A library guide to support studio practice and research in fine art and curatorial studies

Using databases for research

Research databases are organised collections of digital information that can be easily searched, such as journal articles, books, or images. Databases can be general or subject specific, and can include citations, or abstracts (short summaries), and/or full text articles and books. The sources indexed may be written by scholars, professionals or generalists.

Unlike a general Google search, using a database means you can be sure the information you find is high-quality and reliable. Finding 'scholarly' resources is also easier through a database.

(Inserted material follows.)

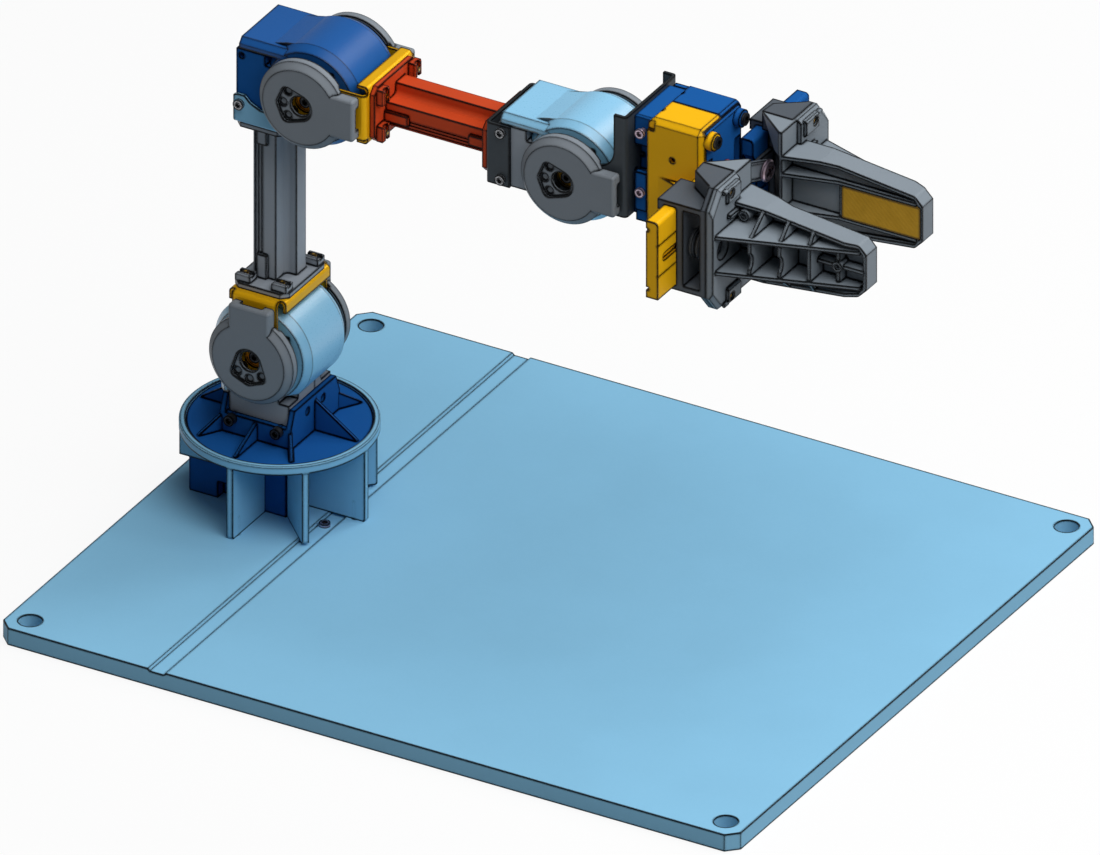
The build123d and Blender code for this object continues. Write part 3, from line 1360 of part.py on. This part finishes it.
def cross_rib(x):
    """A rib across the finger whose outer edge falls from the long ribs to the flanges."""
    reach = rib_reach(x) - 1.0
    flange_up = FINGER_ROOT_HALF - (FINGER_ROOT_HALF - FINGER_TIP_HALF) * max(0, x - CREASE) / (NOSE - CREASE)
    points = [
        (PLATE_SEAT, 0.5 - flange_up),
        (FLANGE_SIDE, 0.5 - flange_up),
        (reach, -RIB_UP),
        (reach, RIB_UP),
        (FLANGE_SIDE, flange_up - 0.5),
        (PLATE_SEAT, flange_up - 0.5),
    ]
    return plate_yz(points, x, x + RIB)


def finger(side):
    """A palm block and a ribbed finger in one moulding, modelled on the +Y side."""
    limit = rib_limit()
    outline = plate_xz(side_profile(0), PALM_INNER, FINGER_ROOT)
    hollow = plate_xz(side_profile(RIB), PALM_INNER - 1, FINGER_ROOT + 1)
    flanges = (outline - hollow) & limit & box(0, NOSE + BIG, 0, FLANGE_SIDE, -BIG, BIG)
    ribs = flanges
    for z in SIDES:
        ribs += box(
            0, RIB_END, PALM_INNER, FINGER_ROOT, z * RIB_UP - RIB / 2, z * RIB_UP + RIB / 2
        ) & outline & limit
    for x in CROSS_RIBS:
        rib = cross_rib(x) & outline & limit
        if x != CROSS_RIBS[-1]:
            rib -= rod((x - 1, rib_reach(x) + WAVE_OUT, -1.5), (1, 0, 0), WAVE_RADIUS, RIB + 2)
        ribs += rib
    ribs += box(CROSS_RIBS[-1], FINGER_TIP - 1, PAD_FACE + 1, BOSS_OUT, -RIB / 2, RIB / 2) & outline
    ribs += box(TIP_BOSS - RIB / 2, TIP_BOSS + RIB / 2, PAD_FACE + 1, BOSS_OUT, -RIB_UP, RIB_UP)
    ribs += rod((TIP_BOSS, PAD_FACE + 1, 0), (0, 1, 0), BOSS_TUBE, BOSS_OUT - PAD_FACE)
    tube = (PALM_FRONT + 4.6, PLATE_SEAT, TUBE_UP)
    ribs += rod(tube, (0, 1, 0), BOSS_TUBE, TUBE_OUT - PLATE_SEAT)
    ribs += box(PALM_FRONT - 1, PALM_FRONT + BAR, PLATE_SEAT, BAR_OUT, BAR_UP - BAR / 2, BAR_UP + BAR / 2)
    panel = plate_xz(side_profile(0), PAD_FACE + PAD_PROUD, PAD_FACE + PAD_PROUD + FINGER_PLATE)
    panel &= box(PANEL_START, FINGER_TIP + 1, 0, BIG, -PANEL_HALF, PANEL_HALF)
    seat_plate = plate_xz(side_profile(0), PLATE_SEAT, PLATE_SEAT + FINGER_PLATE)
    body = ribs + panel + seat_plate
    body += box(PANEL_START, PANEL_START + RIB, PAD_FACE + PAD_PROUD, PLATE_SEAT + 1, -PANEL_HALF, PANEL_HALF)
    nose = [e for e in body.edges().filter_by(Axis.Y) if abs(e.center().X - NOSE) < 0.2]
    body = fillet([e for e in nose if abs(e.center().Z) > FINGER_TIP_HALF - 0.2], NOSE_ROUND)
    body += palm()
    body -= rod((TIP_BOSS, PAD_FACE + 3, 0), (0, 1, 0), BOSS_TUBE / 2, BIG)
    body -= rod((tube[0], PLATE_SEAT + 3, TUBE_UP), (0, 1, 0), BOSS_TUBE / 2, BIG)
    seat = PAD_HALF + SLIP
    body -= box(PAD_START - SLIP, PAD_END + SLIP, PAD_FACE - 1, PAD_FACE + PAD_THICKNESS, -seat, seat)
    return mirrored(body, side)


def pad(side):
    """The rubber face let into a finger."""
    face = box(PAD_START, PAD_END, PAD_FACE, PAD_FACE + PAD_THICKNESS, -PAD_HALF, PAD_HALF)
    return mirrored(fillet(face.edges().filter_by(Axis.Y), 0.8), side)


def finger_screws(side):
    """The screws through the palm's towers into the carriage, and the rod's pivot screw."""
    found = [
        rod(
            (CARRIAGE_FRONT - CARRIAGE_RIM, side * PALM_SCREW_SIDE, z * PALM_SCREW_UP),
            (1, 0, 0),
            SCREW_RADIUS,
            PALM_SCREW,
        )
        for z in SIDES
    ]
    return found + [pivot_screw(side * ROD_PIVOT_SIDE, side * ROD_PIVOT_UP, LUG_BACK)]


def build():
    os.makedirs("parts", exist_ok=True)
    save("base_plate", base_plate())
    save("pedestal", pedestal())
    save("base_screws", *base_screws())
    save("yaw_servo_case", *yaw_servo())
    save("yaw_servo_core", *[YAW * piece for piece in servo_core()])
    save("yaw_horn", yaw_horn())
    save("turntable", turntable())
    save("turntable_screws", *turntable_screws())

    upper_end = UPPER_REACH - UPPER_FLANGE_GAP
    fore_end = FOREARM_REACH - FORE_FLANGE_GAP
    for name, at, roof in (
        ("shoulder", SHOULDER, SHOULDER_ROOF), ("elbow", ELBOW, ROOF_BACK), ("wrist", WRIST, ROOF_BACK)
    ):
        save(f"{name}_servo_case", *[at * half for half in servo_case()])
        save(f"{name}_servo_core", *[at * piece for piece in servo_core()])
        save(f"{name}_drum_cover", at * drum_cover(roof))
        save(f"{name}_horns", *[at * piece for piece in horns()])
        save(f"{name}_horn_screws", *[at * piece for piece in horn_screws()])
        save(f"{name}_right_cover", at * round_cover(-1))
        save(f"{name}_left_cover", at * round_cover(1))
    save("shoulder_hinge_frame", SHOULDER * hinge_frame())
    save("elbow_hinge_frame", ELBOW * hinge_frame())
    save("upper_arm_beam", SHOULDER * beam(upper_end, -1))
    save("upper_arm_screws", *[SHOULDER * piece for piece in link_screws(upper_end, MOUNT_SHEET)])
    save("elbow_mount_frame", ELBOW * elbow_mount())
    save("elbow_mount_screws", *[ELBOW * piece for piece in mount_screws(MOUNT_SHEET + SLIP, -1)])
    save("forearm_beam", ELBOW * beam(fore_end, 1))
    save("forearm_screws", *[ELBOW * piece for piece in link_screws(fore_end, MOUNT_SHEET)])
    save("wrist_mount_frame", WRIST * wrist_mount())
    save("wrist_mount_screws", *[WRIST * piece for piece in mount_screws(MOUNT_SHEET + SLIP / 2, 0)])
    save("hand_frame", WRIST * hand_frame())
    save("hand_screws", *[WRIST * piece for piece in hand_screws()])
    save("gripper_servo_case", *gripper_servo())
    save("gripper_servo_core", *[GRIP * piece for piece in servo_core()])
    save("gripper_shell_right", WRIST * gripper_shell(-1))
    save("gripper_shell_left", WRIST * gripper_shell(1))
    save("gripper_shell_screws", *[WRIST * piece for piece in gripper_shell_screws()])
    save("gripper_crank", GRIP * gripper_horn(), WRIST * crank(), WRIST * crank_screw())
    for name, side in (("right", -1), ("left", 1)):
        save(f"{name}_rod", *[WRIST * piece for piece in finger_rod(side)])
        save(f"{name}_carriage", WRIST * carriage(side))
        save(f"{name}_roller", *[WRIST * piece for piece in roller(side)])
        save(f"{name}_finger", WRIST * finger(side))
        save(f"{name}_pad", WRIST * pad(side))
        save(f"{name}_finger_screws", *[WRIST * piece for piece in finger_screws(side)])


build()
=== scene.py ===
import bpy
import math
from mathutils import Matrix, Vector


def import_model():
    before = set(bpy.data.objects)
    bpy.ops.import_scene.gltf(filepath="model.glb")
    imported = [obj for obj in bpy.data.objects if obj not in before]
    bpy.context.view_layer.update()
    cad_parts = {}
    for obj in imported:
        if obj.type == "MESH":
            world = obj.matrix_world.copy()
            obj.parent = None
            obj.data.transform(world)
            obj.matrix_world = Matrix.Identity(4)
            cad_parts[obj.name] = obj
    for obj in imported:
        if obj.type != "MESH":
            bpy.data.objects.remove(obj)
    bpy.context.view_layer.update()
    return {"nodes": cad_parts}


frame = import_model()

# the camera: a parallel view, 30 degrees round from the front and 30 degrees up
AZIMUTH = math.radians(30)
ELEVATION = math.radians(30)
PHOTO_WIDTH = 1100
PIXELS_PER_METRE = 2434
AIM = Vector((0.1478, -0.0339, 0.100))
CAMERA_DISTANCE = 1.6

# colours as seen on a lit face, in sRGB steps of 1/255
LIGHT_BLUE = (130, 185, 216)
DARK_BLUE = (23, 81, 146)
YELLOW = (226, 170, 12)
ORANGE = (188, 66, 30)
GREY = (146, 153, 161)
COVER_GREY = (122, 129, 136)
CARRIAGE_GREY = (78, 84, 91)
PALM_GREY = (121, 130, 138)
CHARCOAL = (60, 66, 71)
# the pads' colour: YELLOW darkened with painted shade, standing in for the dim light on their
# faces turned to -Y
PAD_YELLOW_PAINTED_SHADE = (182, 137, 8)
STEEL = (176, 178, 182)
BLACK_STEEL = (66, 69, 74)
PINK_STEEL = (206, 184, 200)
BRASS = (206, 156, 36)

MM = 0.001

# the dark lines on edges: how far from an edge the rounded normal reaches, the cosines of
# its turn at a full line and at none, and how much of the face's colour a line keeps
LINE_REACH = 1.8 * MM
LINE_SAMPLES = 8
FULL_LINE = 0.955
NO_LINE = 0.994
LINE_SHADE = 0.02

# the floor: its side and how far it lies below the plate, its own grey, and the white glow
# that the camera and reflections see, with its share over the grey and the shadows
FLOOR_SIDE = 12.0
FLOOR_Z = -0.4 * MM
FLOOR_GREY = (0.4, 0.4, 0.4, 1)
FLOOR_GLOW = 1.12
FLOOR_GLOW_SHARE = 0.8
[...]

There are many types of databases that you can use for your research. The database you choose will depend on what type of information you want to find. Once you choose a database, use keywords on your topic to search. Then try using the 'filter' options, such as publication date, content type, or subject area to refine your results.

What is a journal?

  • Journals are ongoing publications also known as serials or periodicals.
  • Journals allow researchers and scholars to report their findings and ideas. Theories and ideas circulating in contemporary visual culture will be discussed in journal articles.
  • Some journals are peer-reviewed or 'refereed'. Articles in these journals have been evaluated by specialists or experts within academia and / or industry.
  • Journal articles often start with an 'abstract' - a brief summary of the article. 
  • The Monash Journals collection also includes some high-quality popular magazines, providing current information and opinions on popular topics for a non-academic audience.
  • Journal articles are often considered 'academic' or 'scholarly' sources, however magazines and 'trade journals' are usually not. You can read more about evaluating a journal article's quality on the Art, Design and Architecture Theory guide.
  • Many journals are available through Monash in electronic format, and some of these also have print copies in the Library. There are other journals which are only available in print - browse the shelves on Level 4 of the Caulfield Library's journal section.

Key databases for Art and Curatorial Studies

Key multidisciplinary databases

Key newspaper databases

Using Google Scholar

Google Scholar is a subset of Google which searches specifically for scholarly material on the web. 

It locates journal articles, theses and dissertations, books, conference papers and other research material from a variety of sources including academic publishers, professional societies, institutional repositories and databases.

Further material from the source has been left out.